Per la qual raggione ancora mandò il Conobio in Polonia con dissegno di farlo
passar anco in Moscovia et invitar al concilio quel prencipe e quella nazione,
quantonque mai abbia riconosciuto il pontefice romano.
Tornò poi a parlar del concilio in
concistoro, ricercando d'esser informato degl'uomini litterati di buona vita et
opinione di diverse provincie, atti a disputare e persuader la verità,
affermando aver animo di mandarne a chiamar molti; promettendo che, dopo aver
usata tutta la diligenza possibile per farvi venir tutti i cristiani et unirgli
nella religione, quando bene alcuni o molti non volessero venire, non era per
restar di farlo. Gli dava però gran pensiero che i protestanti di Germania, a'
quali era unita gran parte della Francia, averebbono negato di venire, overo
dimandato cose tanto essorbitanti, che non averebbe potuto conceder loro, e
dubitava anco che avessero potuto sturbar il concilio con le armi. Né confidava
di poter aver aiuto dall'imperatore per impedirgli, attese le sue poche forze.
Confessava che i pericoli erano grandi et i rimedii scarsi, onde stava
perplesso nell'animo e travagliato. Andando la bolla del concilio per Germania,
capitò in mano de' protestanti congregati alle nozze del duca di Lauemburg,
quali intimarono una dieta in Neumburgh per i 20 genaro.

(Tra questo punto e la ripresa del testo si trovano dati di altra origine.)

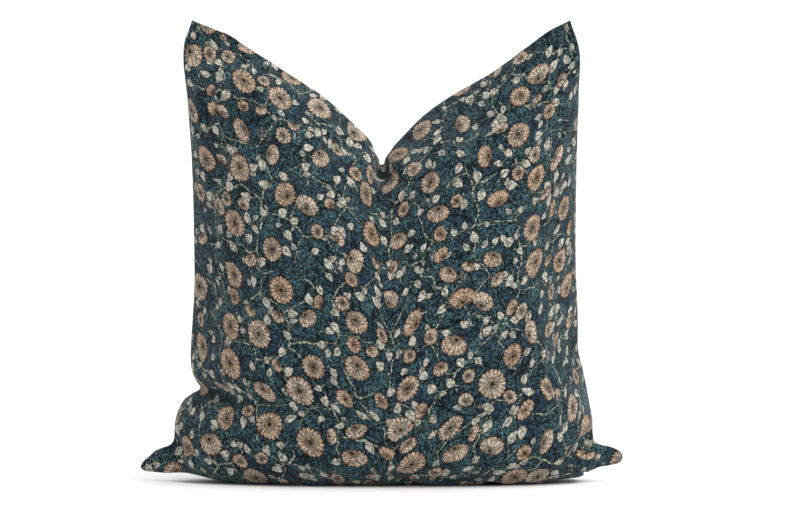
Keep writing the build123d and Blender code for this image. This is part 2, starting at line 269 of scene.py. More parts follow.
def closed_form(front, back):
    """Closed mesh of both faces, with one row of vertices along the seam, and each face's vertices."""
    rows, columns = front.shape[:2]
    front_index = np.arange(rows * columns).reshape(rows, columns)
    inside = np.zeros((rows, columns), dtype=bool)
    inside[1:-1, 1:-1] = True
    back_index = front_index.copy()
    back_index[inside] = rows * columns + np.arange(inside.sum())
    points = np.concatenate([front.reshape(-1, 3), back[inside]])
    faces = []
    for index, step in ((front_index, 1), (back_index, -1)):
        quads = np.stack([index[:-1, :-1], index[:-1, 1:], index[1:, 1:], index[1:, :-1]], axis=-1)
        faces += quads.reshape(-1, 4)[:, ::step].tolist()
    mesh = bpy.data.meshes.new("cover_form")
    mesh.from_pydata(points.tolist(), [], faces)
    return mesh, front_index, back_index


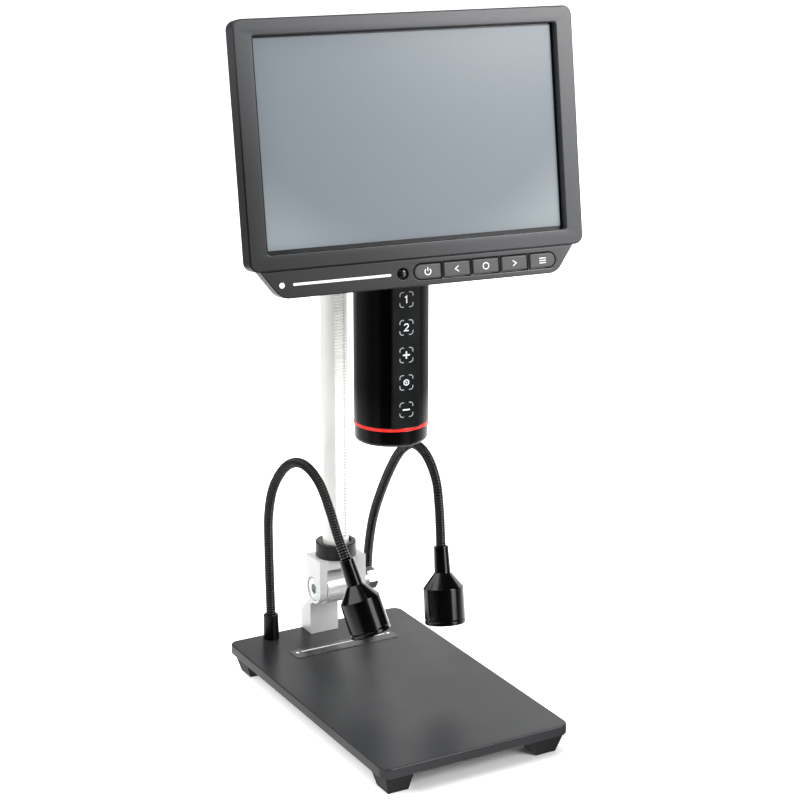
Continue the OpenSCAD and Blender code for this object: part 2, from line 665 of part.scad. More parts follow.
module barrel() color("#0f1011") difference() {
    union() {
        translate([0, 0, shell_low]) cylinder(h = tube_top - shell_low, r = tube_r);
        rotate([0, 0, -screen_yaw]) translate([0, 0, shell_low]) linear_extrude(panel_top - shell_low)
            polygon([[-panel_w / 2, -panel_back], [panel_w / 2, -panel_back],
                [panel_w / 2, -tube_r / 2], [-panel_w / 2, -tube_r / 2]]);
    }
    translate([0, 0, shell_low - 1]) cylinder(h = tube_top - shell_low - 2, r = tube_bore_r);
    translate([0, 0, tube_top - 4]) cylinder(h = 5, r = bracket_screw_r + seat);
}

module key_panel() color("#1f2224") rotate([0, 0, -screen_yaw])
    translate([-panel_w / 2, -panel_face, shell_low]) cube([panel_w, panel_t, panel_top - shell_low]);

module accent_ring() color("#f0281e") translate([0, 0, nose_top]) difference() {
    cylinder(h = accent_h, r = tube_r);
    translate([0, 0, -1]) cylinder(h = accent_h + 2, r = tube_bore_r + seat);
}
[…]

Contra quella bolla il Vergerio scrisse un
libello, dove dopo grand'invettiva contra le pompe, il lusso e l'ambizione
della corte, soggiongeva che il concilio era dal papa convocato non per
stabilir la dottrina di Cristo, ma la servitú et oppressione delle misere
anime; che in quello non erano chiamati se non gl'obligati al papa per
giuramento, onde erano esclusi non solo li separati dalla Chiesa romana, ma
anco i piú intendenti che in quella erano, levata ogni libertà, nella qual sola
vi poteva esser speranza di concordia.